The combination of slow consumer demand and ample supplies of both domestic and imported beef continues to drive some restraint amongst processors and exert downwards pressure on the prime cattle market. Reports still suggest that cattle at the premium end of the market are proving hard to place, compared with the more commercial types. Consequently, in week ended 18 April, as prices for all classes of cattle fell, the deadweight GB all prime cattle price was back another 3p on the week at 339.5p/kg. R4L steers were down 2p on the week to 350.8p/kg, while heifers of the same specification fell 3p to under 350p/kg for the first time since late August last year. Young bull prices came under even more pressure. At 325.9p/kg the R3 average was back over 5p on the week earlier.

With this in mind, there is a risk that some animals at slaughter condition could end up being kept on farm longer than would be ideal, continuing to give rise to concerns that the trade is following the same evolution as last year. However, while demand may be no better, perhaps even worse this year, the expectation that there will be fewer cattle around on both sides of the Irish Sea could offer some support to the market in the medium term. Nevertheless, competition in the retail environment and the euro exchange rate could act as a lid on any notable upwards pressure.

The cull cow trade continues to fare better than the prime cattle trade with some moderate price stability.

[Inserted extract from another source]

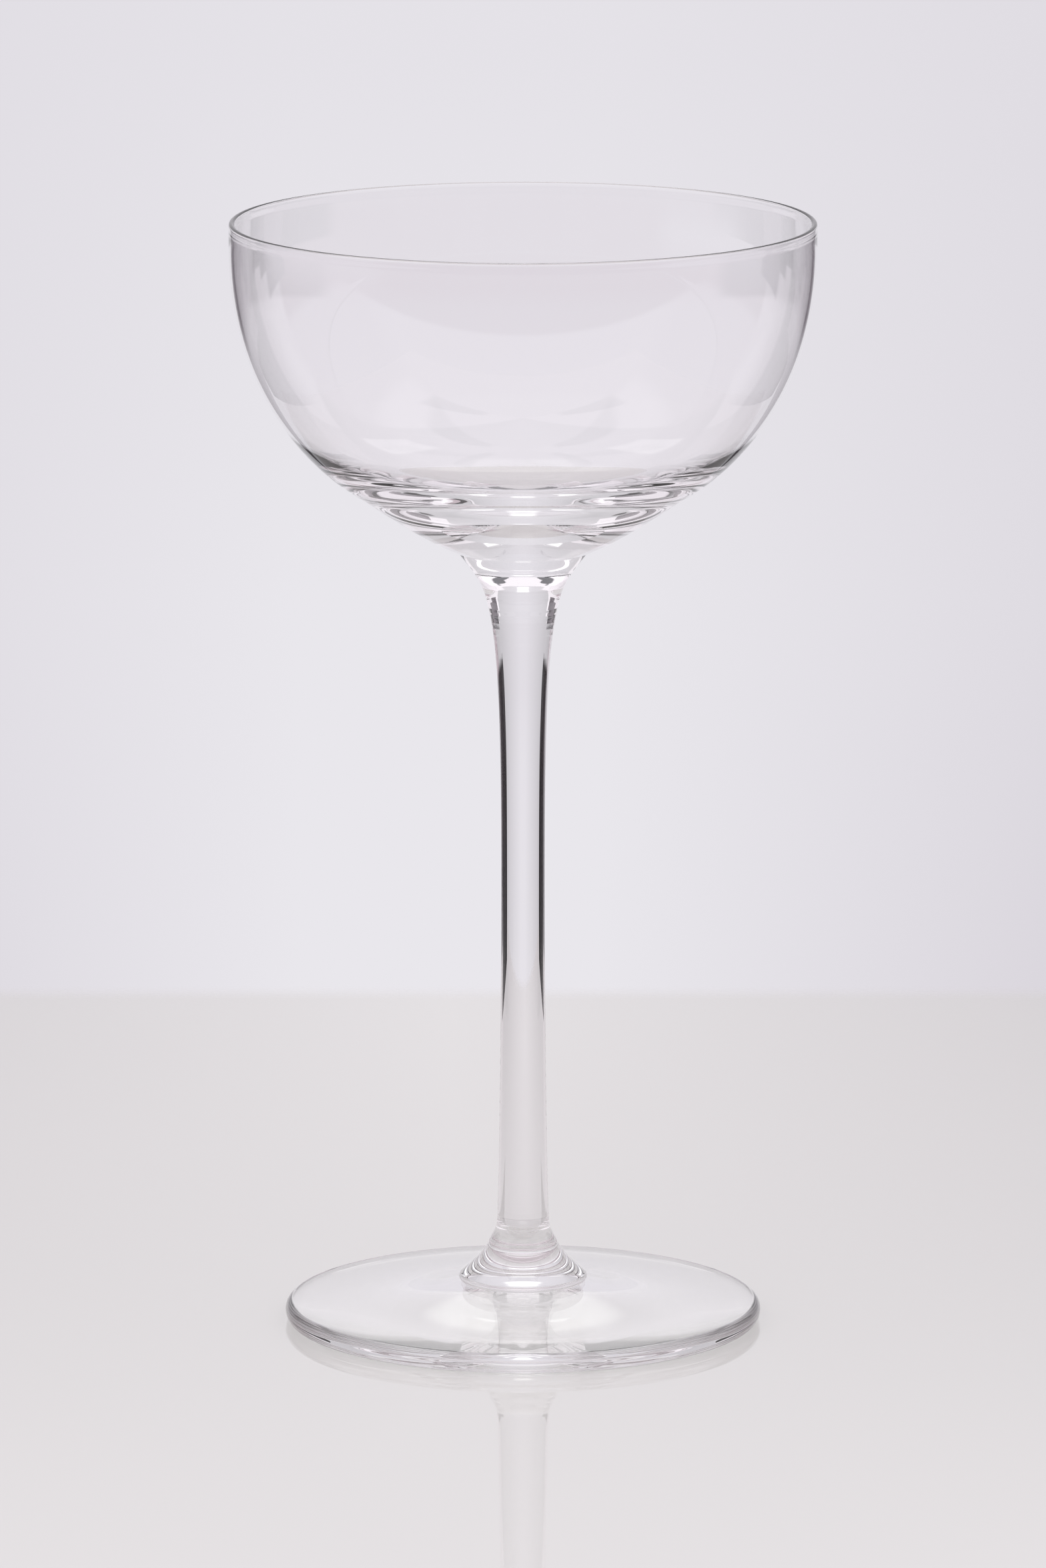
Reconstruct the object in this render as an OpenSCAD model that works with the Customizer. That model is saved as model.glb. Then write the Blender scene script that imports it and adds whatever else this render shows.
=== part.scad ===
// Stemmed cocktail glass with a deep round bowl, a long solid stem and a flat round foot.
// The origin is on the table under the middle of the foot, and +Z points up.

/* [Bowl] */
// Outer diameter at the rim
rim_d = 89.1; // [76:0.1:110]
// Height of the bowl from its weld to the rim
bowl_h = 50.7; // [40:0.1:64]
// Height of the straight band under the rim
rim_band_h = 3.7; // [2:0.1:9]
// Diameter at which the round wall turns into the shallow bottom
turn_d = 54.2; // [46:0.1:62]
// Height of that turn above the weld
turn_h = 10.3; // [8:0.1:14]
// Slope of the outside at the turn, in degrees
turn_slope = 32.6; // [26:0.2:40]
// Slope of the outside at the weld, in degrees
weld_slope = 22.6; // [12:0.2:30]
// Thickness of the fire-polished rim
rim_t = 0.9; // [0.6:0.05:1.6]
// Thickness of the wall in the upper bowl
wall_t = 0.7; // [0.5:0.02:1.4]
// Height of the inside's lowest point above the weld
bottom_t = 8; // [6:0.1:9.6]

/* [Bowl button] */
// Height of the flared collar between the stem and the bowl
button_h = 10.6; // [7:0.1:16]
// Diameter of the weld between the collar and the bowl
button_top_d = 19.8; // [15:0.1:24]
// Slope of the collar's outside at that weld, in degrees
button_slope = 52; // [46:1:64]

/* [Stem] */
// Length of the stem between its two welds
stem_l = 93.8; // [60:0.1:130]
// Diameter at the upper weld
stem_top_d = 9.8; // [8.4:0.1:12]
// Diameter at the waist
stem_waist_d = 6.66; // [5:0.02:8]
// Height of the waist above the lower weld
stem_waist_z = 50; // [30:1:58]
// Diameter at the lower weld
stem_bottom_d = 8.06; // [7:0.1:9.2]

/* [Foot post] */
// Height of the post above its seat on the foot
post_h = 9.4; // [7:0.1:14]
// Outer diameter of the rolled bead at the post's base
bead_d = 19.7; // [17:0.1:25]
// Thickness of the rolled bead
bead_t = 1.4; // [1:0.1:2.4]

/* [Foot disc] */
// Outer diameter of the foot
foot_d = 73.2; // [60:0.1:90]
// Thickness of the foot at its rounded edge
foot_edge_t = 3.0; // [2:0.1:4]
// Height of the post's seat above the table
foot_seat_z = 6.0; // [5:0.1:8]
// Width of the flat ring that the foot stands on
foot_ring_w = 2.4; // [1:0.1:5]
// Depth of the hollow under the middle of the foot
foot_hollow_h = 3.7; // [2.8:0.1:4.2]

/* [Hidden] */

// Steps along each curved part of an outline
curve_steps = 28;
round_steps = 10;

// Places of the welds, from the table up
stem_z = foot_seat_z + post_h;
button_z = stem_z + stem_l;
bowl_z = button_z + button_h;
rim_z = bowl_z + bowl_h;

glass_colour = [0.86, 0.88, 0.92, 0.35];

// A point on a cubic curve with four control points
function bezier_point(p, t) =
    pow(1 - t, 3) * p[0]
    + 3 * pow(1 - t, 2) * t * p[1]
    + 3 * (1 - t) * pow(t, 2) * p[2]
    + pow(t, 3) * p[3];

// Points along a cubic curve, without its first one
function bezier(p, steps = curve_steps) = [for (i = [1:steps]) bezier_point(p, i / steps)];

// The direction in which a cubic curve runs at a point
function bezier_way(p, t) =
    let (way = pow(1 - t, 2) * (p[1] - p[0])
        + 2 * (1 - t) * t * (p[2] - p[1])
        + pow(t, 2) * (p[3] - p[2]))
    way / norm(way);

// Points along part of an ellipse round a centre, from one angle to another
function arc(centre, half_w, half_h, from, to, steps = round_steps) =
    [for (i = [0:steps])
        let (a = from + (to - from) * i / steps)
        centre + [half_w * cos(a), half_h * sin(a)]];

// A solid of glass turned from half an outline
module turned(outline) {
    color(glass_colour)
        rotate_extrude($fn = 96)
            polygon(outline);
}

// Foot disc

// The edge is rounder below than above, so its widest line lies under its middle. The hollow
// runs along with the top, so the glass between them keeps an even thickness.
edge_half_w = foot_edge_t * 0.42;
edge_low_h = foot_edge_t * 0.53;
edge_r = foot_d / 2 - edge_half_w;
ring_in_r = edge_r - foot_ring_w;
seat_r = bead_d / 2 - bead_t / 2;
foot_slope = foot_seat_z - foot_edge_t;

module foot_disc() {
    foot_run = edge_r - seat_r;
    top = bezier([
        [edge_r, foot_edge_t],
        [edge_r - foot_run * 0.3, foot_edge_t + foot_slope * 0.1],
        [seat_r + foot_run * 0.3, foot_seat_z - foot_slope * 0.55],
        [seat_r, foot_seat_z]
    ]);
    hollow = bezier([
        [0, foot_hollow_h],
        [ring_in_r * 0.2, foot_hollow_h],
        [ring_in_r * 0.5, foot_hollow_h * 0.05],
        [ring_in_r, 0]
    ]);
    edge_low = arc([edge_r, edge_low_h], edge_half_w, edge_low_h, -90, 0);
    edge_high = arc([edge_r, edge_low_h], edge_half_w, foot_edge_t - edge_low_h, 0, 90);
    turned(concat(
        [[0, foot_hollow_h]],
        hollow,
        edge_low,
        [for (i = [1:round_steps]) edge_high[i]],
        top,
        [[0, foot_seat_z]]
    ));
}

// Foot post

bead_r = bead_d / 2 - bead_t / 2;
stem_bottom_r = stem_bottom_d / 2;
bead_tilt = 50;
crease_share = 0.69;

module foot_post() {
    crease = [stem_bottom_r * 1.28, foot_seat_z + post_h * crease_share];
    bead_end = [bead_r, foot_seat_z + bead_t / 2]
        + bead_t / 2 * [cos(bead_tilt), sin(bead_tilt)];
    cone_h = crease.y - bead_end.y;
    neck = bezier([
        crease,
        crease + [-stem_bottom_r * 0.1, post_h * 0.06],
        [stem_bottom_r, stem_z - post_h * 0.1],
        [stem_bottom_r, stem_z]
    ], round_steps);
    cone = bezier([
        bead_end,
        bead_end + [-cone_h * 0.41, cone_h * 0.33],
        crease + [cone_h * 0.12, -cone_h * 0.36],
        crease
    ]);
    bead = arc([bead_r, foot_seat_z + bead_t / 2], bead_t / 2, bead_t / 2, -90, bead_tilt);
    turned(concat([[0, foot_seat_z]], bead, cone, neck, [[0, stem_z]]));
}

// Stem

module stem() {
    waist_r = stem_waist_d / 2;
    top_r = stem_top_d / 2;
    waist = [waist_r, stem_z + stem_waist_z];
    upper_l = stem_l - stem_waist_z;
    lower = bezier([
        [stem_bottom_r, stem_z],
        [stem_bottom_r - (stem_bottom_r - waist_r) * 0.29, stem_z + stem_waist_z * 0.05],
        [waist_r, stem_z + stem_waist_z * 0.55],
        waist
    ]);
    upper = bezier([
        waist,
        [waist_r, stem_z + stem_waist_z + upper_l * 0.42],
        [top_r - upper_l * 0.035, button_z - upper_l * 0.19],
        [top_r, button_z]
    ]);
    turned(concat(
        [[0, stem_z], [stem_bottom_r, stem_z]],
        lower,
        upper,
        [[0, button_z]]
    ));
}

// Bowl button

module bowl_button() {
    low_r = stem_top_d / 2;
    high_r = button_top_d / 2;
    flare = bezier([
        [low_r, button_z],
        [low_r + button_h * 0.092, button_z + button_h * 0.5],
        [high_r, bowl_z] - button_h * 0.546 * [cos(button_slope), sin(button_slope)],
        [high_r, bowl_z]
    ]);
    turned(concat([[0, button_z], [low_r, button_z]], flare, [[0, bowl_z]]));
}

// Bowl

rim_r = rim_d / 2;
turn_r = turn_d / 2;
band_z = rim_z - rim_band_h;
turn_z = bowl_z + turn_h;
round_h = band_z - turn_z;
turn_way = [cos(turn_slope), sin(turn_slope)];
weld_way = [cos(weld_slope), sin(weld_slope)];
lip_share = 0.4;

// The outside of the round wall, from the straight band down to the turn
round_wall = [
    [rim_r, band_z],
    [rim_r, band_z - round_h * 0.587],
    [turn_r, turn_z] + round_h * 0.184 * turn_way,
    [turn_r, turn_z]
];

// The share of the round wall, from the band down, that has an even thickness
even_share = 0.6;

// A point on the inside of the even wall
function inner_point(t) =
    let (way = bezier_way(round_wall, t))
    bezier_point(round_wall, t) + wall_t * [way.y, -way.x];

module bowl() {
    weld = [button_top_d / 2, bowl_z];
    shallow_run = norm([turn_r, turn_z] - weld);
    shallow = bezier([
        weld,
        weld + shallow_run * 0.37 * weld_way,
        [turn_r, turn_z] - shallow_run * 0.32 * turn_way,
        [turn_r, turn_z]
    ]);
    outside = [for (i = [1:curve_steps]) bezier_point(round_wall, 1 - i / curve_steps)];
    lip_h = rim_band_h * lip_share;
    lip_z = rim_z - rim_t / 2;
    lip = arc([rim_r - rim_t / 2, lip_z], rim_t / 2, rim_t / 2, 0, 180);
    fade = bezier([
        [rim_r - rim_t, lip_z],
        [rim_r - rim_t, lip_z - lip_h * 0.5],
        [rim_r - wall_t, lip_z - lip_h * 0.5],
        [rim_r - wall_t, lip_z - lip_h]
    ], round_steps);
    inside = [for (i = [0:curve_steps]) inner_point(even_share * i / curve_steps)];
    bottom_z = bowl_z + bottom_t;
    bottom = bezier([
        inner_point(even_share),
        inner_point(even_share) + bezier_way(round_wall, even_share) * turn_r * 0.42,
        [turn_r * 0.6, bottom_z],
        [0, bottom_z]
    ]);
    turned(concat([[0, bowl_z], weld], shallow, outside, lip, fade, inside, bottom));
}

foot_disc();
foot_post();
stem();
bowl_button();
bowl();
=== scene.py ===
import math

import bmesh
import bpy
from mathutils import Matrix


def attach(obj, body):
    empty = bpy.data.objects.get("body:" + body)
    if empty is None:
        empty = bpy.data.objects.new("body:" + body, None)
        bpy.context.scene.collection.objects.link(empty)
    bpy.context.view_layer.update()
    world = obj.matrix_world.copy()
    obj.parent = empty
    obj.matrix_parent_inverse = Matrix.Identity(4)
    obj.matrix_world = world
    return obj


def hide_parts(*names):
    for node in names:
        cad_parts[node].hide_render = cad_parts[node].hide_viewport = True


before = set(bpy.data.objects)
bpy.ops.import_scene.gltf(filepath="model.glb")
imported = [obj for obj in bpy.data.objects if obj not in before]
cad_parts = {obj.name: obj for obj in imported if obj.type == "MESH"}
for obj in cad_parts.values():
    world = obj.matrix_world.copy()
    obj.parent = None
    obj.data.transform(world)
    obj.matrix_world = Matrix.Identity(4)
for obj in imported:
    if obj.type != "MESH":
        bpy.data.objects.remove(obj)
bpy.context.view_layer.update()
scene = bpy.context.scene

# Foot disc
# The foot is a flat round disc of clear pressed glass. Its top rises gently to the seat of
# the post, its edge is fire-polished round, and its underside is hollowed inside a flat ring.

MM = 0.001
TURNS = 288
TOUCH = 1e-7


def curve(points, steps):
    """Points along a cubic curve, the first one left out."""
    way = []
    for i in range(1, steps + 1):
        t = i / steps
        share = ((1 - t) ** 3, 3 * t * (1 - t) ** 2, 3 * t ** 2 * (1 - t), t ** 3)
        way.append(tuple(sum(s * p[axis] for s, p in zip(share, points)) for axis in (0, 1)))
    return way


def bow(centre, half_w, half_h, start, end, steps):
    """Points along part of an ellipse, from one angle to another."""
    angles = [math.radians(start + (end - start) * i / steps) for i in range(steps + 1)]
    return [(centre[0] + half_w * math.cos(a), centre[1] + half_h * math.sin(a)) for a in angles]


def linear(hex_colour, level=1.0):
    """A written sRGB colour as the linear one that a shader takes, times a level."""
    channels = [int(hex_colour[i:i + 2], 16) / 255 for i in (1, 3, 5)]
    return [level * (c / 12.92 if c <= 0.04045 else ((c + 0.055) / 1.055) ** 2.4)
            for c in channels] + [1]


def add(tree, kind, settings=None, links=None):
    """A node with its settings, and links from other nodes' sockets into its own."""
    node = tree.nodes.new(kind)
    for name, value in (settings or {}).items():
        if isinstance(name, int) or name in node.inputs:
            node.inputs[name].default_value = value
        else:
            setattr(node, name, value)
    for name, socket in (links or {}).items():
        tree.links.new(socket, node.inputs[name])
    return node


def blank_material(name):
    """A material whose nodes are still to be added."""
    material = bpy.data.materials.new(name)
    material.use_nodes = True
    material.node_tree.nodes.clear()
    return material


# Clear soda-lime glass, pressed or blown and then fire-polished: colourless, mirror-smooth and
# without any grain, so all that the eye gets is what its shape bends and reflects.
clear_glass = blank_material("clear_glass")
add(clear_glass.node_tree, "ShaderNodeOutputMaterial", links={
    "Surface": add(clear_glass.node_tree, "ShaderNodeBsdfPrincipled", {
        "Base Color": linear("#FEFDFE"),
        "Roughness": 0.0,
        "IOR": 1.52,
        "Transmission Weight": 1.0,
    }).outputs[0]})

# Where two pieces are welded the glass runs on without a surface, so the faces that meet there
# let everything through.
welded_glass = blank_material("welded_glass")
add(welded_glass.node_tree, "ShaderNodeOutputMaterial", links={
    "Surface": add(welded_glass.node_tree, "ShaderNodeBsdfPrincipled", {
        "Base Color": linear("#FDFEFE"),
        "Roughness": 0.0,
        "Alpha": 0.0,
    }).outputs[0]})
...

In the latest week, at 247.4p/kg the -O4L cow average was unchanged on the week as reports suggest that the supply/demand balance is just in producers’ favour, particularly for those animals with a better level of finish.

Higher price cuts take a greater share of the export mix

According to latest data from HMRC, beef and veal exports in February are recorded as being 20% back on the year at 7,900 tonnes. The decline was largely on the back of a drop off in trade to the Netherlands as shipments to Ireland and France were both higher. Despite the decline in volume, the continued shift away from fresh/chilled carcase shipments to higherpriced cuts was again evident. Boneless fresh/chilled shipments increased almost 30% on the year to account for two thirds of all the UK’s fresh/chilled trade. In February last year they made up under 40% of exports. With this product trading at around £4,000 per tonne, as opposed to £1,700 for fresh/chilled carcasses, it is clear how important this development is in continuing to deliver additional returns to the sector.

Imports were again above year-earlier levels. At 20,000 tonnes, volumes were up 14% on the year. There was a notable increase in product from Ireland; which remained competitively priced as sterling remained strong against the euro.


Liveweight lamb prices fall

Prices for old season lambs at GB auction markets have continued to fall as numbers coming forward remain high, compared to demand. In week ended 22 April throughputs were down 15% on the previous week, as expected at this time of year as fewer old season lambs are left on farm. In addition, the previous week’s throughputs were higher than normal as it was the first full week of trading following the Easter Holidays. The OSL SQQ was down 12p on the previous week at 184.5/kg. This is almost 30p/kg lower than in the same week last year, when supplies were much tighter as it was a shorter week as a result of the later Easter holiday period. Since starting to appear on the market, new season lamb prices have broadly been tracking at similar levels to last year. However, in the latest week they fell sharply on the back of increased numbers coming forward - throughputs were up 20% on the week earlier. The NSL SQQ was back 21p/kg on the week to 221.3p/kg. At this price, they are trading well below the same time last year but again comparison is difficult as a result of the timings of the Easter holidays.

In contrast, deadweight prices have been more stable in recent weeks. In week ended 18 April the OSL DW SQQ was up 2p on the week at 445.4p/kg. This modest uplift could be attributed to some restocking by processors following the Easter period.

Imports from New Zealand higher

According to the latest HMRC data, sheep meat imports in February increased 8% on the year to almost 8,000 tonnes. This appears to be more reflective of what is being seen on the market, with much of the increase being driven by higher shipments from New Zealand. Drought has led to producers in New Zealand finishing animals earlier, increasing levels of production, which has resulted in significantly higher volumes available for export. This large increase in imports from New Zealand was marginally offset by lower imports from Australia and Ireland, down 1% and 39% respectively.

The February data again looks like it does not indicate the true picture for the export trade, particularly that outside the EU. Overall sheep meat exports are reported to have fallen 12% year on year to 6,050 tonnes. Despite total exports appearing to fall, shipments to the EU are reported to have increased 5% on the corresponding month last year, driven by increased shipments to the UK’s largest market France, and further increases to Ireland. With the current strength of sterling against the euro this can be viewed as a very positive result.